“The best films of a country are produced in times of stress. Look what the war has done to Italian films. Look at Brief Encounter. I don’t think a great film like that would have been made possible without all those air raids London had to suffer. I think what Hollywood really needs is a good bombing.”
These words were said by Jean Renoir to Satyajit Ray.
So, what do we need? A nuclear attack? Why after having a history of more than 100 years our film industry has made a very few numbers of internationally acclaimed good films. The reason is not that we can’t make good films but we don’t want to. The reason is we Indians are scared of originality.
Satyajit Ray tried to find the reasons way back in 1948, even before becoming a filmmaker. In his article, “What is wrong with Indian Films?”, he puts a picture that still persists after almost 70 years. He says,” no doubt this lack of maturity can be attributed to several factors. The producers will tell you about the mysterious entity ‘the mass’, which ‘goes in for this sort of things’, the technicians will blame the tools and the director will have much to say about the wonderful things he had in mind but could not achieve.
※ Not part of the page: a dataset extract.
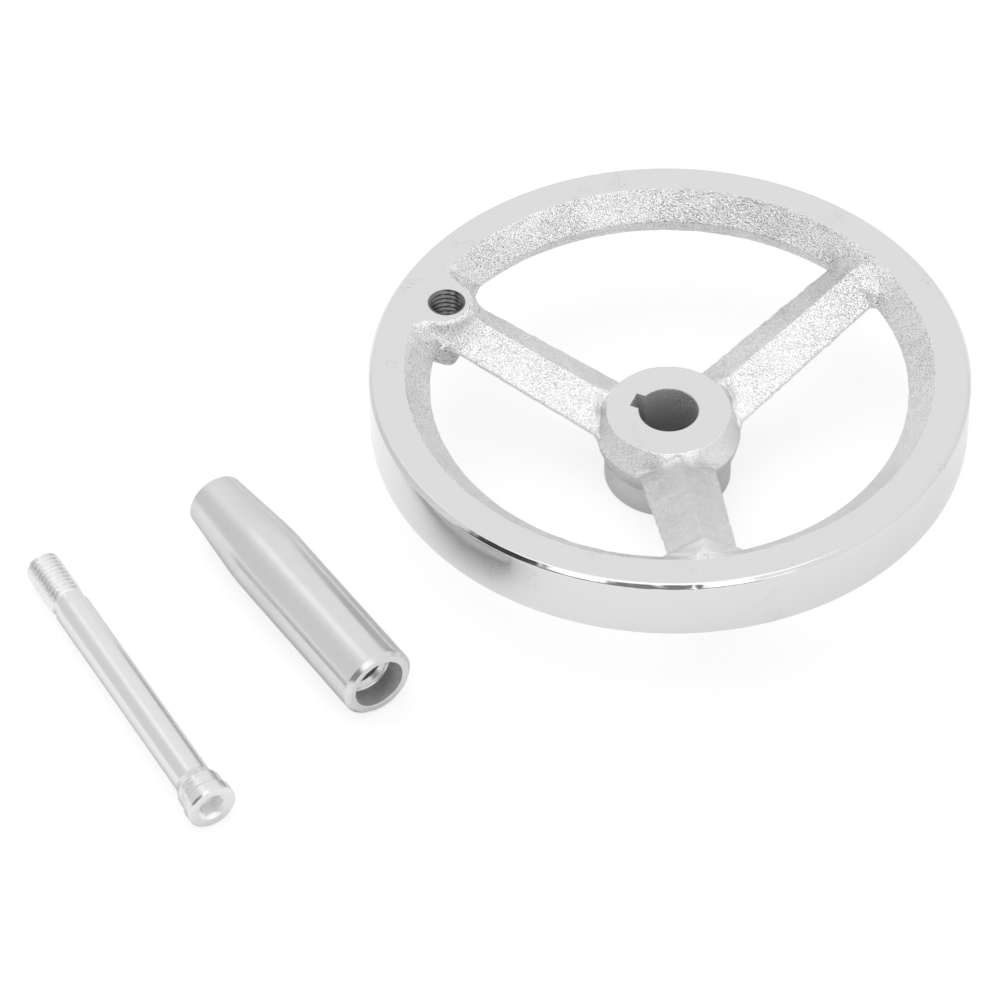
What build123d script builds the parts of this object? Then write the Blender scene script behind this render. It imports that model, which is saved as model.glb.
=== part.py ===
from build123d import *
import math
import os

# A dished three-spoke machine handwheel with its revolving handle taken off. Millimetres.
# The bore axis is Z. The hub's back face, which seats on the machine, is at z = 0, and the
# operator's side faces +Z. The handle's sleeve and spindle lie loose on the same level.
# The wheel is one grey-iron casting: the rim's outer half, the hub's front face, its back
# register and the bore are turned, and everything between is left as cast.

# Rim
RIM_DIAMETER = 160.0
RIM_WIDTH = 18.0
RIM_OFFSET = 21.7             # the rim's back face stands this far in front of the hub's
RIM_EDGE_BREAK = 1.1          # chamfer of the outer front edge
RIM_BACK_BREAK = 0.5
RIM_FACE_WIDTH = 9.5          # turned front face, inwards from the outside
RIM_BACK_WIDTH = 6.0          # back face, inwards from the outside
RIM_PARTING_DEPTH = 16.4      # the casting's sharp parting edge, inwards from the outside
RIM_PARTING_HEIGHT = 11.8     # parting edge above the back face
RIM_KNEE_DEPTH = 12.1         # bend below the parting edge, inwards from the outside
RIM_KNEE_HEIGHT = 4.8

# Hub
HUB_LENGTH = 23.8
HUB_FACE_RADIUS = 16.7
HUB_PARTING_RADIUS = 19.5
HUB_PARTING_HEIGHT = 15.8
HUB_SHOULDER_RADIUS = 18.9    # below the parting edge the flank falls steeply, then turns in
HUB_SHOULDER_HEIGHT = 13.0
REGISTER_RADIUS = 17.15       # turned cylinder at the back of the hub
REGISTER_LENGTH = 8.9
HUB_BACK_BREAK = 0.6
BORE_DIAMETER = 16.0
BORE_BREAK = 0.2              # chamfer at the front face only
KEY_WIDTH = 5.0
KEY_REACH = 10.2              # from the bore axis to the floor of the keyway

# Spokes: a ridged front and a rounded back, leaning forward from the hub to the rim
SPOKES = 3
FIRST_SPOKE_ANGLE = 156.1     # the spoke that carries the handle boss and the keyway
SPOKE_ROOT_HEIGHT = 17.8      # parting edge above the hub's back face, where it leaves the hub
SPOKE_TIP_HEIGHT = 11.8       # parting edge above the rim's back face, where it meets the rim
SPOKE_ROOT_HALF_WIDTH = 10.2
SPOKE_TIP_HALF_WIDTH = 9.0
SPOKE_ROOT_BACK = 3.6         # depth of the rounded back, behind the parting edge
SPOKE_TIP_BACK = 3.1
SPOKE_RIDGE = 5.9             # height of the ridge in front of the parting edge
SPOKE_RIDGE_ROUND = 0.8
SPOKE_RIDGE_SINK = 0.3        # the ridge stays this far under the rim's front face
SPOKE_SIDE_ROUND = 0.8
SPOKE_ROOT_BURY = 3.3         # how far the spoke carries on inside the hub
SPOKE_TIP_BURY = 6.0          # and inside the rim
ROOT_FILLET = 3.0             # plan radius where a spoke's side runs into the hub
TIP_FILLET = 1.2              # and into the rim
FLARE_IN_DEPTH = 0.3          # share of the fillet that also thickens the spoke
FLARE_STEPS = 3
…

In any case, better things have been achieved under much worse conditions.”
Cinema is an art form which needs an audience to survive, that’s true. The mysterious Identity, the mass, was not as much mysterious in Ray’s times as it is now. In the 40’s and 50’s, the films made by Bimal Roy, Guru Dutt, B.R. Chopra, Kamaal Amrohi etc., were commercially successful. Today a “Happy New Year” collects more than 200 crores and a “Baby” or a “Drishyam” fails. I am talking about the mainstream Bollywood where a big star tries to do a different film and fails. I am not talking about parallel independent movement, forget about a “Lunchbox” or a “Court”.
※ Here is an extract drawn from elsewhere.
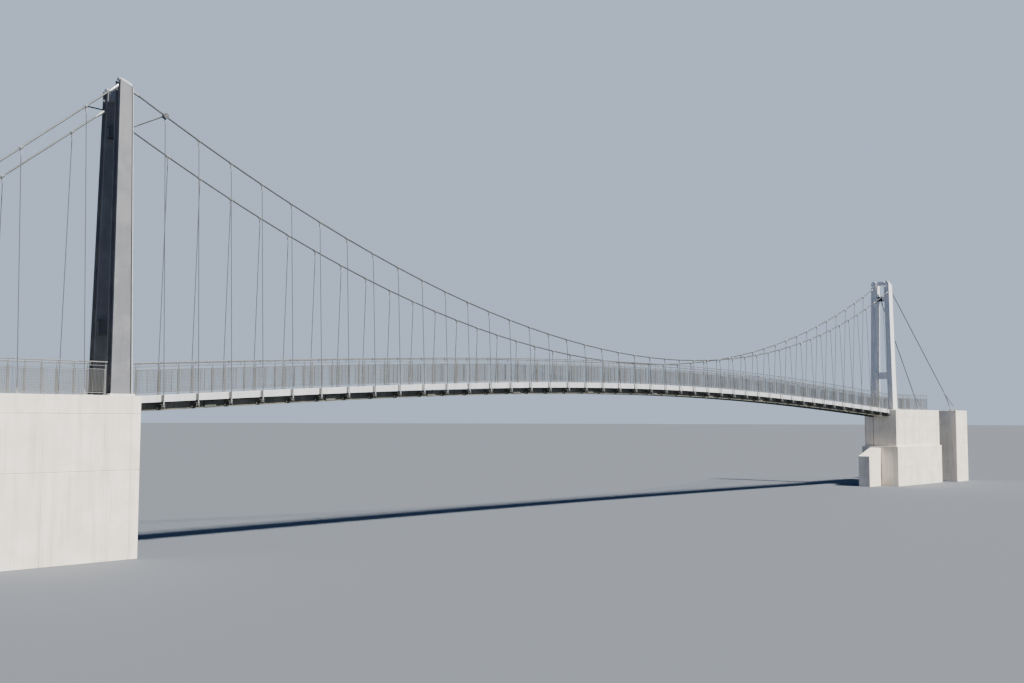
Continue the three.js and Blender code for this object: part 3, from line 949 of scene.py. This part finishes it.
def buildMainCable(sideName):
    look, side, start = cableLook, sideSigns[sideName], forkLook["rodStart"]
    left, right = cableSpan(sideName)
    steps = look["steps"]
    points = [cablePoint(sideName, left + (right - left) * i / steps) for i in range(steps + 1)]
    bm = bmesh.new()
    strandedCable(bm, points, look["radius"])
    node = "main_cable_" + sideName
    finishPiece(node, bm, "cableSteel", [node], smooth=True)
    rods, fittings = bmesh.new(), bmesh.new()
    for x in sideHangers[sideName]:
        foot = Vector((x, side * frameLook["hangerReach"], crown(x) + frameLook["pinHeight"]))
        pin = clampAndFork(fittings, cablePoint(sideName, x), cableDirection(sideName, x), foot)
        stamp(fittings, fork, hangTo(foot, pin, "X"))
        upward = (pin - foot).normalized()
        rod(rods, foot + upward * start, pin - upward * start, look["hangerRadius"])
    # sleeves where the cable enters the legs
    for x, reach in ((left, look["sleeveLength"]), (right, -look["sleeveLength"])):
        rod(fittings, cablePoint(sideName, x), cablePoint(sideName, x + reach), 0.055, 12, 0.046)
    if sideName == "near":
        # the round plates of the first clamp, where the head ties meet, and the thin wire above it
        first = cablePoint(sideName, hangerXs[0])
        for y in around(0, look["tiePlateY"]):
            disc(rods, first + Vector((0, y, 0)), 0.0075, 0.1, 16)
            disc(fittings, first + Vector((0, y, 0)), 0.0195, 0.022, 6)
        height = first.z + look["tieWireRise"]
        wireEnd = Vector((legHalfWidth("left", height), -legCentre(height), height))
        rod(rods, first + Vector((0, 0, 0.06)), wireEnd, 0.006, 6)
    finishPiece("hangers_" + sideName, rods, "hangerSteel", smooth=True)
    finishPiece("hangerFittings_" + sideName, fittings, "brightFittings", smooth=True)


for sideName in sideSigns:
    buildMainCable(sideName)
print("cables ready")

# Backstays

stayLook = {
    "step": 0.06,
    "footReach": 1.35,
    "forkHeight": 1.3,
    "forkSpread": 0.45,
    "hubHalf": 0.08,
    "plateHalf": 0.12,
    "plateThickness": 0.03,
    "plateBolts": (-0.085, 0.085),
    "pinHeight": 0.14,
    "hangerReach": 1.05,
    "hangerPlateHalf": 0.09,
    "left": {"slope": 0.85, "direction": -1, "hangers": {"near": [-1.43, -3.7], "far": [-1.4, -3.7]}},
    "right": {"slope": 1.0, "direction": 1, "hangers": {"near": [], "far": []}},
}


def stayEnds(part, sideName):
    look, stay, side = stayLook, stayLook[part], sideSigns[sideName]
    height = cableLook[sideName][part + "Stay"]
    socketPlay = cableLook["socketRadius"] * 0.75 + 0.003
    x = towers[part]["x"] + stay["direction"] * (legWeb(part, height) + socketPlay)
    run = (height - look["forkHeight"]) / stay["slope"]
    hub = Vector((x + stay["direction"] * run, side * look["footReach"] * 0.95, look["forkHeight"]))
    return Vector((x, side * legCentre(height), height)), hub


def straightCable(bm, start, end, radius):
    steps = int((end - start).length / stayLook["step"])
    strandedCable(bm, [start.lerp(end, i / steps) for i in range(steps + 1)], radius)


def stayFoot(bm, foot, towards):
    # a bolted plate with a lug and the turnbuckle on it; gives back the lug's pin
    look = stayLook
    half, thick = look["plateHalf"], look["plateThickness"]
    blockAt(bm, foot, (-half, -half, 0), (half, half, thick), 0.006)
    blockAt(bm, foot, (-0.012, -0.05, thick), (0.012, 0.05, 0.17), 0.006)
    for dx, dy in product(look["plateBolts"], repeat=2):
        hexBolt(bm, foot + Vector((dx, dy, thick)), (0, 0, 1), "stayFoot")
    pin = foot + Vector((0, 0, look["pinHeight"]))
    along = (towards - pin).normalized()
    rod(bm, pin, pin + along * 0.16, 0.045, 10)
    rod(bm, pin + along * 0.16, pin + along * 0.42, 0.05, 12, 0.038)
    return pin


def buildBackstay(part, sideName):
    look, stay, side = stayLook, stayLook[part], sideSigns[sideName]
    top, hub = stayEnds(part, sideName)
    along = (hub - top).normalized()
    radius, socket, half = cableLook["radius"], cableLook["socketRadius"], look["hubHalf"]
    cable, fittings = bmesh.new(), bmesh.new()
    straightCable(cable, top, hub, radius)
    rod(fittings, top, top + along * 0.3, socket, 14, socket * 0.85)
    rod(fittings, top + along * 0.3, top + along * 0.46, socket * 0.8, 14, radius * 1.1)
    blockAt(fittings, hub, (-half, -0.03, -half), (half, 0.03, half), 0.02)
    for y in (-0.04, 0.04):
        disc(fittings, hub + Vector((0, y, 0)), 0.01, 0.06, 12)
    rod(fittings, hub - along * 0.36, hub - along * 0.04, radius * 1.1, 12, 0.055)
    forkX = hub.x + stay["direction"] * look["forkHeight"] / stay["slope"]
    for offset in around(0, look["forkSpread"]):
        foot = Vector((forkX + offset, side * look["footReach"], 0.001))
        straightCable(cable, stayFoot(fittings, foot, hub), hub, radius * 0.85)
    half = look["hangerPlateHalf"]
    for x in stay["hangers"][sideName]:
        point = top.lerp(hub, (x - top.x) / (hub.x - top.x))
        base = Vector((point.x, side * look["hangerReach"], 0.001))
        foot = base + Vector((0, 0, 0.159))
        pin = clampAndFork(fittings, point, along if along.x > 0 else -along, foot)
        rod(cable, foot, pin + (foot - pin).normalized() * forkLook["rodStart"], cableLook["hangerRadius"])
        blockAt(fittings, base, (-half, -half, 0), (half, half, 0.03), 0.004)
        rod(fittings, base + Vector((0, 0, 0.03)), base + Vector((0, 0, 0.2)), 0.028, 10, 0.016)
    finishPiece(f"backstay_{part}_{sideName}", cable, "cableSteel",
                [f"{part}_backstay_{sideName}"], smooth=True)
    finishPiece(f"backstayFittings_{part}_{sideName}", fittings, "brightFittings", smooth=True)


for part, sideName in product(towers, sideSigns):
    buildBackstay(part, sideName)
print("backstays ready")

# Tower trim

trimLook = {
    "boltInset": 0.045,
    "boltsAcross": 5,
    "seamFoot": 0.08,
    "seamHead": 0.22,
    "seamShares": (0.78, 0.94),
    "seamProud": 0.002,
    "edgeShares": (0.94, 1.0),
    "edgeProud": 0.006,
    "beamPlate": 0.1,
    "beamPlateThickness": 0.012,
    "tieRadius": 0.026,
}


def legFace(part, side, height, share, proud):
    # a point on a leg's outer face: share runs from -1 at its left edge to 1 at its right edge
    reach = legCentre(height) + bridge["legDepth"] / 2 + proud
    return Vector((towers[part]["x"] + share * legHalfWidth(part, height), side * reach, height))


def legStrip(bm, part, side, shares, heights, thickness):
    # a flat bar that follows the taper and the lean of the leg
    (left, right), sunk = shares, -0.002
    ring = ((left, sunk), (right, sunk), (right, thickness), (left, thickness))
    corners = [bm.verts.new(legFace(part, side, height, *corner)) for height in heights for corner in ring]
    bm.faces.new(corners[:4])
    bm.faces.new(corners[4:])
    for i in range(4):
        j = (i + 1) % 4
        bm.faces.new((corners[i], corners[j], corners[j + 4], corners[i + 4]))


def buildLegSeams(part):
    look = trimLook
    seamShade, edges = bmesh.new(), bmesh.new()
    for sideName, side in sideSigns.items():
        top = nodeBox(f"{part}_tower_leg_{sideName}")[1].z
        heights = (look["seamFoot"], top - look["seamHead"])
        # a near-black strip near each leg's right edge: painted shade of the groove there
        legStrip(seamShade, part, side, look["seamShares"], heights, look["seamProud"])
        # a strip in the light steel paint along each leg's right edge: painted highlight of the lit edge on
        # the dark left tower
        legStrip(edges, part, side, look["edgeShares"], heights, look["edgeProud"])
    finishPiece(part + "LegSeams", seamShade, "seamFiller")
    finishPiece(part + "LegEdges", edges, "lightSteel")


def buildTowerTrim(part):
    look = trimLook
    inset, thick, count = look["boltInset"], look["beamPlateThickness"], look["boltsAcross"]
    bolts, plates = bmesh.new(), bmesh.new()
    for sideName in sideSigns:
        low, high = nodeBox(f"{part}_base_plate_{sideName}")
        for i in range(count):
            x = low.x + inset + (high.x - low.x - 2 * inset) * i / (count - 1)
            for y in (low.y + inset * 0.8, high.y - inset * 0.8):
                hexBolt(bolts, (x, y, high.z), (0, 0, 1), "towerFoot")
    for beam in beamNames:
        low, high = nodeBox(f"{part}_tower_{beam}")
        for side in sideSigns.values():
            edge = legCentre(low.z) - bridge["legDepth"] / 2 - 0.006
            ys = sideBand(side, edge, edge - look["beamPlate"])
            for x in (low.x - thick - 0.002, high.x + 0.002):
                block(plates, (x, ys[0], low.z + 0.03), (x + thick, ys[1], high.z - 0.03), 0.003)
    finishPiece(part + "BaseBolts", bolts, "brightFittings")
    finishPiece(part + "BeamPlates", plates, part + "TowerPaint")


def buildHeadTies():
    # the ties at the left head run from corner to corner of their boxes
    for part in ("front", "back"):
        node = "left_head_tie_" + part
        low, high = nodeBox(node)
        corners = (high.x, low.y, high.z), (low.x, high.y, low.z)
        if part == "back":
            corners = low, high
        bm = bmesh.new()
        rod(bm, *corners, trimLook["tieRadius"], 10)
        finishPiece("headTie_" + part, bm, "girderSteel", [node], smooth=True)


for part in towers:
    buildTowerTrim(part)
    buildLegSeams(part)
buildHeadTies()
print("tower trim ready")

# Finishes of the nodes that stay


def dress(node, finish):
    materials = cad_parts[node].data.materials
    materials.clear()
    materials.append(finishes[finish])


for part in towers:
    for sideName in sideSigns:
        dress(f"{part}_tower_leg_{sideName}", part + "TowerPaint")
        dress(f"{part}_base_plate_{sideName}", "lightSteel")
        dress(f"{part}_leg_cover_{sideName}", "lightSteel")
    for beam in beamNames:
        dress(f"{part}_tower_{beam}", part + "TowerPaint")
# the beams between the legs that lie in shade get near-black paint: painted shade
for node in ("left_tower_lower_beam", "left_tower_upper_beam", "right_tower_upper_beam"):
    dress(node, "paintedBeamShade")
dress("right_pier_buttress", "concrete")
print("kept nodes dressed")

# Floor, light and camera

studio = {
    "floorColour": (0.125, 0.14, 0.16),
    "floorRoughness": 0.9,
    "floorRadius": 120,
    "skyColour": (0.24, 0.46, 1.0),
    "backdropColour": (0.5, 0.62, 0.8),
    "skyStrength": 0.25,
    "sunColour": (1.0, 0.96, 0.9),
    "sunStrength": 11.0,
    "sunAzimuth": 5,       # degrees from -Y towards +X
    "sunHeight": 48,
    "sunSize": 4,
    "cameraSpot": (-18.555, -37.81, -0.785),
    "cameraYaw": 46.15,
    "cameraPitch": 4.025,
    "cameraRoll": 0.153,
    "focalPixels": 1103.3,
    "imageWidth": 1024,
    "sensorWidth": 36,
    "clipEnd": 500,
}


def buildFloor():
    material, tree, shader = newFinish("floorFinish")
    feeds = {"Base Color": (*studio["floorColour"], 1), "Roughness": studio["floorRoughness"]}
    feedNode(tree, shader, feeds)
    bm = bmesh.new()
    bmesh.ops.create_circle(bm, cap_ends=True, segments=96, radius=studio["floorRadius"])
    mesh = bpy.data.meshes.new("floor")
    bm.to_mesh(mesh)
    bm.free()
    mesh.materials.append(material)
    floor = addObject("floor", mesh)


def buildLight():
    world = bpy.data.worlds.new("studioSky")
    world.use_nodes = True
    tree = world.node_tree
    fill = tree.nodes["Background"]
    feedNode(tree, fill, {"Color": (*studio["skyColour"], 1), "Strength": studio["skyStrength"]})
    backdrop = addNode(tree, "ShaderNodeBackground", {"Color": (*studio["backdropColour"], 1)})
    seen = addNode(tree, "ShaderNodeLightPath").outputs["Is Camera Ray"]
    feeds = {"Fac": seen, 1: fill.outputs["Background"], 2: backdrop.outputs["Background"]}
    joined = addNode(tree, "ShaderNodeMixShader", feeds)
    feedNode(tree, tree.nodes["World Output"], {"Surface": joined.outputs["Shader"]})
    bpy.context.scene.world = world
    sun = bpy.data.lights.new("sun", "SUN")
    sun.energy = studio["sunStrength"]
    sun.angle = math.radians(studio["sunSize"])
    sun.color = studio["sunColour"]
    azimuth, height = math.radians(studio["sunAzimuth"]), math.radians(studio["sunHeight"])
    towards = Vector((math.sin(azimuth) * math.cos(height), -math.cos(azimuth) * math.cos(height),
                      math.sin(height)))
    addObject("sun", sun).rotation_euler = towards.to_track_quat("Z", "Y").to_euler()


def buildCamera():
    camera = bpy.data.cameras.new("camera")
    camera.sensor_width = studio["sensorWidth"]
    camera.lens = studio["focalPixels"] * camera.sensor_width / studio["imageWidth"]
    camera.clip_end = studio["clipEnd"]
    cameraObject = addObject("camera", camera)
    turn = (Matrix.Rotation(-math.radians(studio["cameraYaw"]), 4, "Z")
            @ Matrix.Rotation(math.radians(90 + studio["cameraPitch"]), 4, "X")
            @ Matrix.Rotation(math.radians(studio["cameraRoll"]), 4, "Z"))
    cameraObject.matrix_world = Matrix.Translation(toFrame @ Vector(studio["cameraSpot"])) @ turn
    bpy.context.scene.camera = cameraObject


buildFloor()
buildLight()
buildCamera()
for mesh in (shells, fork):
    bpy.data.meshes.remove(mesh)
A filmmaker is scared of originality because he will not find enough audience to pay back his financiers and he will not be able to make another film. The audience is scared of originality because of their reluctance to change. Change is not welcomed in India. That is why we see the same kind of Movies and make them successful. By the same kind, I mean the commercially successful films made by the “Camps”. These camps are business enterprises and not filmmakers. All these films are nearly the same. . This art has now become just a source of making money. Who is responsible for that? It’s a collective effort of filmmakers, audience and the external environment (which we can’t control). For the decades, the camps are showing us the films made in accordance with the market forces of demand and supply. And today we are in the stage of habit formation. We are habituated to watching that kind of cinema. That doesn’t mean that these makers are not capable of making different, innovative, good films. But they don’t want to. I am not being judgmental about the mainstream film industry. All the films they make may not be bad but there is an absence of creativity, there is a lack of depth.
Cinema no more reflects the society because we no more live in a society. Today we live in a market. And like all other products the market forces also control cinema. The camps mentioned above were early in realizing this fact and they changed accordingly, because, in the past, we have seen them making good films (particularly Yash Raj).
Even if a very good film comes, it is essentially a low budget film. Why most of the good films made in India are low budget? The maker is aware of the fact that he will not get enough audience. This fear starts affecting the filmmaking process right at the first stage, the thinking stage. The maker starts thinking more about cost cutting than the concept. If you want to make a commercially successful film it must follow the tried and tested formula because the majority of the audience want exactly that. They don’t want to watch a film which is made differently, unconventionally.
I would like to mention again what Renoir said to Ray about the audience. “It was as if someone had opened a secret door of communication between the filmmaker and his audience. It was a great feeling. Everything we did the audience understood. The French cinema could not have made those enormous strides towards maturity without this wonderfully perceptive audience. They helped us all along the way, and I for one feel grateful to them.”
So, what can be done to bring Indian audience to that level? Certainly bombing the cities is not an option. In my opinion, Innovation is the only answer. Not only in filmmaking but more in marketing. The filmmakers who make good cinema would have to place their product in the market innovatively. Ignoring the business aspect of cinema will not help. They will have to accept the audience as a market and sell their product. The ever-increasing power of social media is the key.
Changing the movie-watching pattern of Indian people is a slow and gradual process but with efforts, it can be done. The independent filmmakers have realized this truth and are using the unconventional marketing tools in effective ways. The mainstream film industry should also take steps in that direction because their outreach is vast. What independent filmmakers would achieve in 20 years, the mainstream films can achieve in 4 years.